◆ **THE TASK**
Exactly as they appear, copy the lines of the listing from the one containing "Reconstruct the object" through the final line, both included, and nothing else.

◆ **Extracted records**

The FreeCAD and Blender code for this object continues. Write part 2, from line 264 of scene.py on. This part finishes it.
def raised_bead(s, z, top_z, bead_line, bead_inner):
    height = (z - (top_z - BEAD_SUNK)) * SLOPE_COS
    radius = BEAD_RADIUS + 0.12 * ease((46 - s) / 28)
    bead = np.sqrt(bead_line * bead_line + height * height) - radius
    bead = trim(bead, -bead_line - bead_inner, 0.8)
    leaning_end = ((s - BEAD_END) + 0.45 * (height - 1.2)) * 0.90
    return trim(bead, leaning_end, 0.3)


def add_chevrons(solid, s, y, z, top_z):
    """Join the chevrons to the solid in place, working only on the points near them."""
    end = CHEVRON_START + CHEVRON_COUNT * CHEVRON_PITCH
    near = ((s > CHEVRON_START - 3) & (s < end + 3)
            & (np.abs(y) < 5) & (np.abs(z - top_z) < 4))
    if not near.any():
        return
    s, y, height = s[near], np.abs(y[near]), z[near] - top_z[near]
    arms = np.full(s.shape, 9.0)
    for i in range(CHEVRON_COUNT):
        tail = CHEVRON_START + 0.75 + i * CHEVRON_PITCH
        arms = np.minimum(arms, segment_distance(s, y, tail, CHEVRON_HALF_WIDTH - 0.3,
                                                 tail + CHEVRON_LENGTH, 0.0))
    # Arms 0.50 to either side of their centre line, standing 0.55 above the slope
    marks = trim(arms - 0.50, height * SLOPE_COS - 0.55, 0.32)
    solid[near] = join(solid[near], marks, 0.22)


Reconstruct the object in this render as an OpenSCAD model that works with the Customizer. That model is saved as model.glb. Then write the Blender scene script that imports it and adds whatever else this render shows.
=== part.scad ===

◆ **RESPONSE**
Reconstruct the object in this render as an OpenSCAD model that works with the Customizer. That model is saved as model.glb. Then write the Blender scene script that imports it and adds whatever else this render shows.
=== part.scad ===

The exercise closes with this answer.